__TASK BRIEF__.
Copy exactly the lines from the one containing "obj.matrix_world = world" through the one containing "before = set(bpy.data.objects)", both included, and nothing else.

__DATASET CONTENT__.
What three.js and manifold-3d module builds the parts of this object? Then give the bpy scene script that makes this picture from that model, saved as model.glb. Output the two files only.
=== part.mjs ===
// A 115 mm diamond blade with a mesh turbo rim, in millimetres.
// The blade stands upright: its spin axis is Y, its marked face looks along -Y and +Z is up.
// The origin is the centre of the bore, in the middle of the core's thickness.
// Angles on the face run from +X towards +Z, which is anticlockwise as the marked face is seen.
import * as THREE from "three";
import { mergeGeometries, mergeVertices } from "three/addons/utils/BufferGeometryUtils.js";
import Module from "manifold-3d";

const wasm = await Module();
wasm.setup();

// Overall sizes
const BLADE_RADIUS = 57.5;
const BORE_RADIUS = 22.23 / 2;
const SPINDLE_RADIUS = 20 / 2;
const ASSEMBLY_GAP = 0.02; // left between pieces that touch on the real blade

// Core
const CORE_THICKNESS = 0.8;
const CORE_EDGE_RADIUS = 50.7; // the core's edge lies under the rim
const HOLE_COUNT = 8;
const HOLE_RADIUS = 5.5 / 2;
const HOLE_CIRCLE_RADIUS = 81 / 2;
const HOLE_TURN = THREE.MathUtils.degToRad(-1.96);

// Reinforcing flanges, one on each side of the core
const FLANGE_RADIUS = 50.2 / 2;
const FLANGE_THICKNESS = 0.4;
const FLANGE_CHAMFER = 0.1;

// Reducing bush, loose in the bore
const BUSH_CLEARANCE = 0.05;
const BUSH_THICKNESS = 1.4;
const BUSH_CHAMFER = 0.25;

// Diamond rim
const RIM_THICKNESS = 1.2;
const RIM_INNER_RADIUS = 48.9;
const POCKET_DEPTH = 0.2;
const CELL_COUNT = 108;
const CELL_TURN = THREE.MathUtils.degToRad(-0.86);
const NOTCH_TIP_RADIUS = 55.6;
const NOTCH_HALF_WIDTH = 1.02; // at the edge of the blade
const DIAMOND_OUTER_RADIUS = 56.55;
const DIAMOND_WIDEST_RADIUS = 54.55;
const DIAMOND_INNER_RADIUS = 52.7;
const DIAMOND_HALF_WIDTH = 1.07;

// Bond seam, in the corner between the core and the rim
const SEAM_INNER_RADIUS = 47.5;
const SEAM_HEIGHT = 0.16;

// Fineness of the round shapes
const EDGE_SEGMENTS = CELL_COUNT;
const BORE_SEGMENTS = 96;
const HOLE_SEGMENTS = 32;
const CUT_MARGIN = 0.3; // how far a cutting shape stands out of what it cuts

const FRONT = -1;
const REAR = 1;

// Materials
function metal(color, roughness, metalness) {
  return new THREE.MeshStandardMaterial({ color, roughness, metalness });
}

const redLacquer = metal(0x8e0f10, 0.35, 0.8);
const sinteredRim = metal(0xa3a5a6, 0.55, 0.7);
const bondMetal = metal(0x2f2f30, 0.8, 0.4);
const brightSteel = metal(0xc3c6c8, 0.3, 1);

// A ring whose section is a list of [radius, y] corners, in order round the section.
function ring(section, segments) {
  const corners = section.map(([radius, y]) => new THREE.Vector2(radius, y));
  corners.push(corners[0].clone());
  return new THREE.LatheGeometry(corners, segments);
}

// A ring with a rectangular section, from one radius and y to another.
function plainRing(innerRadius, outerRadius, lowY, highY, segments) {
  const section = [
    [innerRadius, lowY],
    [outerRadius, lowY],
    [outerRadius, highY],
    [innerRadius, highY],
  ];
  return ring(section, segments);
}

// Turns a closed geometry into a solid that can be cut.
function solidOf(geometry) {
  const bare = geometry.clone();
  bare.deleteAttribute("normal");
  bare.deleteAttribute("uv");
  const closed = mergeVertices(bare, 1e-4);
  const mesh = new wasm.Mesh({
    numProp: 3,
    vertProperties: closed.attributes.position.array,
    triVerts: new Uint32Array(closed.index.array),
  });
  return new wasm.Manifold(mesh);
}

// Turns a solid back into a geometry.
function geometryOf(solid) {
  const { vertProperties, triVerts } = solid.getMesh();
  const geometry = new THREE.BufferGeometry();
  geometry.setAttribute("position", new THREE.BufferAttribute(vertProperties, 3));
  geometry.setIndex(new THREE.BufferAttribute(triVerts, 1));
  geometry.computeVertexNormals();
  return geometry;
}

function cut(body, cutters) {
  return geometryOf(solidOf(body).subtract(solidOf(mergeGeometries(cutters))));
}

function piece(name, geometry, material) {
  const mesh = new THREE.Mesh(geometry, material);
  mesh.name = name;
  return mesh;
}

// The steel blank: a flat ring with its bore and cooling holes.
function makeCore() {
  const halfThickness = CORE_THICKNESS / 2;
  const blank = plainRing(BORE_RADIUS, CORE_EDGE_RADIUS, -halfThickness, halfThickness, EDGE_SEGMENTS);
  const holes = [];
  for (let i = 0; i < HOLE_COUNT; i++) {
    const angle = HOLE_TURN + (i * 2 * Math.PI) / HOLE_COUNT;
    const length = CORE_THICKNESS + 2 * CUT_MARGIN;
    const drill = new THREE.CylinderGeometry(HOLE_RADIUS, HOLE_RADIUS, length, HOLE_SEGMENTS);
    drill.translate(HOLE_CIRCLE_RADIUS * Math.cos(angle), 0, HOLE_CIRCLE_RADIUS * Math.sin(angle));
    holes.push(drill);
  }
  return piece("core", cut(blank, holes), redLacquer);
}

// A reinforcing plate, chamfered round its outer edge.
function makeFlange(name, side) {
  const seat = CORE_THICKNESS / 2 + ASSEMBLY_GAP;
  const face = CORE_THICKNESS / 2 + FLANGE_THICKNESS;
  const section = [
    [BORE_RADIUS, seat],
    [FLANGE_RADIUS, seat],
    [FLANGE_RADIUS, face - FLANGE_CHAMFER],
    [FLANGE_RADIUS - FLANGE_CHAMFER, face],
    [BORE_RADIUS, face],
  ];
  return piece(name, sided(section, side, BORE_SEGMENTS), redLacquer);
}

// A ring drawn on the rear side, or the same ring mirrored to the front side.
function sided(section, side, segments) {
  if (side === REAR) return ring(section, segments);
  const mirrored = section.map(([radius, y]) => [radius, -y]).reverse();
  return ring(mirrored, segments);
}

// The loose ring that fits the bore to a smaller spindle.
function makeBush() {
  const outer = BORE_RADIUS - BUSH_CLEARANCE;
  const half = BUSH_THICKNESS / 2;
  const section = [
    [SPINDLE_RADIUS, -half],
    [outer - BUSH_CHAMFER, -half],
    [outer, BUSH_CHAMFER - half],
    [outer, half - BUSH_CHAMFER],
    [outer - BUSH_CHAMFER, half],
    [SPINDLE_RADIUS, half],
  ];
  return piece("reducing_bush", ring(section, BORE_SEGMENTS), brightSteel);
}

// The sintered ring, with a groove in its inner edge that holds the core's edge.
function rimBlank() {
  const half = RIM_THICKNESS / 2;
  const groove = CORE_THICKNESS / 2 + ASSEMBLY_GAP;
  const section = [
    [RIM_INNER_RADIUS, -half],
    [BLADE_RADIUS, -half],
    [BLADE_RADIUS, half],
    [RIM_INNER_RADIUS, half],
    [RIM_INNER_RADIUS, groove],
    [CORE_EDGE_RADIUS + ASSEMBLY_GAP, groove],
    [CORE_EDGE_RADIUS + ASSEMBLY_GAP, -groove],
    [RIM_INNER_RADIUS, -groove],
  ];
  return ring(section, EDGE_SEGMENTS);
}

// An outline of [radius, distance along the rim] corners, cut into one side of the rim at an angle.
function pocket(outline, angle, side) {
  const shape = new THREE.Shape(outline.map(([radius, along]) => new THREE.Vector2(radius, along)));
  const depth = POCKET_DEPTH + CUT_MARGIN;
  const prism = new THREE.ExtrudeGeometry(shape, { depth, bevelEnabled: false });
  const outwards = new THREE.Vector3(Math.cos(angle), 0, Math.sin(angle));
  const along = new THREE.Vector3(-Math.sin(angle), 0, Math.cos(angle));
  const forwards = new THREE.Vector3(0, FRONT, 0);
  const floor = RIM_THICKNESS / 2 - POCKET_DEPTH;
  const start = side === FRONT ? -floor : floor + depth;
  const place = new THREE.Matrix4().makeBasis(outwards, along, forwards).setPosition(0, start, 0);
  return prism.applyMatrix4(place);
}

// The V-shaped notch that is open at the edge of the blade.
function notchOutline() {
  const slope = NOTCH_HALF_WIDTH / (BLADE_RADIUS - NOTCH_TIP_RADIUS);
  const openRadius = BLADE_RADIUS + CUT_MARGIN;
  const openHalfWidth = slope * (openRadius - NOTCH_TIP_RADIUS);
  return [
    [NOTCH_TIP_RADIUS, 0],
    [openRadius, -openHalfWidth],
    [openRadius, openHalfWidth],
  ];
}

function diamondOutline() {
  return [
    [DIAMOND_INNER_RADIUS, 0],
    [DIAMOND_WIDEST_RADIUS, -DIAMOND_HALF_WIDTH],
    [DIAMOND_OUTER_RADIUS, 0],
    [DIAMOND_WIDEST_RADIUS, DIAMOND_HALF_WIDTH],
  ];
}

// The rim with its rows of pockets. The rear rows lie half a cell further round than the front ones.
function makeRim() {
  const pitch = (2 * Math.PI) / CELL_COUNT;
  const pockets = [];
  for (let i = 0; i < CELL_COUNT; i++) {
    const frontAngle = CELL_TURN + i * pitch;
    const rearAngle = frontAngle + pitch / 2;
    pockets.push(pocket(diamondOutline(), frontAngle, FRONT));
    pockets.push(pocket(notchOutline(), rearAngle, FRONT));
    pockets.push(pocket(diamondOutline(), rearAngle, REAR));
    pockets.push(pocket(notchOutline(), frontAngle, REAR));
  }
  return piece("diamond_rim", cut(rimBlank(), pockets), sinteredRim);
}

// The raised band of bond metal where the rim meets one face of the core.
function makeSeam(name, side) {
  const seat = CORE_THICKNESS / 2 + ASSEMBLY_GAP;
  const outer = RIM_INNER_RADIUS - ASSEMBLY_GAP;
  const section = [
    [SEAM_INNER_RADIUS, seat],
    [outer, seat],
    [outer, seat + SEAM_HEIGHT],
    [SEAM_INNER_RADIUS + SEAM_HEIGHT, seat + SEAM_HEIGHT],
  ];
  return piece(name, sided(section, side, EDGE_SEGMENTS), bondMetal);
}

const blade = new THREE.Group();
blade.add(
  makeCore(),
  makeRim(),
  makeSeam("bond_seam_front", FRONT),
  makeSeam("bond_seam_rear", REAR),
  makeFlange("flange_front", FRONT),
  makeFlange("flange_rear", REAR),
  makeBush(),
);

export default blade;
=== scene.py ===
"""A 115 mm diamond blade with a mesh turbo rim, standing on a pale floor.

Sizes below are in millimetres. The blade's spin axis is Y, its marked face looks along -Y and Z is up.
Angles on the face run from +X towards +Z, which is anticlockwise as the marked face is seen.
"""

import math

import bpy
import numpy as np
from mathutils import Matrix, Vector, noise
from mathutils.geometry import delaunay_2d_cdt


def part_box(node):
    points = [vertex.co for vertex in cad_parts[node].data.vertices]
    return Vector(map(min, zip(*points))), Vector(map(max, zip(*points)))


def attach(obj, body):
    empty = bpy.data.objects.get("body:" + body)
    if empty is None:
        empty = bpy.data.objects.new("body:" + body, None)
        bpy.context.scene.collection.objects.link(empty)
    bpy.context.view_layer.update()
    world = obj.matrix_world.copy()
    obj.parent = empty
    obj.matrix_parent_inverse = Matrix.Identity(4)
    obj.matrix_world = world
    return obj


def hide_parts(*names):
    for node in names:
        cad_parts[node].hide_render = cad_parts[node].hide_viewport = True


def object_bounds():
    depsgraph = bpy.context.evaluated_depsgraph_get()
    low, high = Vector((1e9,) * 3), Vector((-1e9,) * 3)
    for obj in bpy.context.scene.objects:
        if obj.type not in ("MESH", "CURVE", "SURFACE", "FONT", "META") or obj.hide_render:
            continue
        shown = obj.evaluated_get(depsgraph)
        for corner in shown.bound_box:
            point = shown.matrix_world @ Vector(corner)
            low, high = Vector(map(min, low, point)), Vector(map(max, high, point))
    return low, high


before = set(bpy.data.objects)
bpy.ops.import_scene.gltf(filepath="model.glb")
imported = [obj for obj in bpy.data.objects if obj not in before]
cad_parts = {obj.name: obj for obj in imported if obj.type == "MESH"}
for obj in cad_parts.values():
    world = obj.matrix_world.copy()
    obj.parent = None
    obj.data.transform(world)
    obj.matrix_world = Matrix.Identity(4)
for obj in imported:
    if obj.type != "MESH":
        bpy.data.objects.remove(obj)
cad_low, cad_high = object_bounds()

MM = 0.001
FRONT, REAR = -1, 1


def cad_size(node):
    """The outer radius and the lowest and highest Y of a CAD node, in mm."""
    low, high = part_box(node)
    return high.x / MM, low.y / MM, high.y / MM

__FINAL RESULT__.
    obj.matrix_world = world
    return obj


def hide_parts(*names):
    for node in names:
        cad_parts[node].hide_render = cad_parts[node].hide_viewport = True


def object_bounds():
    depsgraph = bpy.context.evaluated_depsgraph_get()
    low, high = Vector((1e9,) * 3), Vector((-1e9,) * 3)
    for obj in bpy.context.scene.objects:
        if obj.type not in ("MESH", "CURVE", "SURFACE", "FONT", "META") or obj.hide_render:
            continue
        shown = obj.evaluated_get(depsgraph)
        for corner in shown.bound_box:
            point = shown.matrix_world @ Vector(corner)
            low, high = Vector(map(min, low, point)), Vector(map(max, high, point))
    return low, high


before = set(bpy.data.objects)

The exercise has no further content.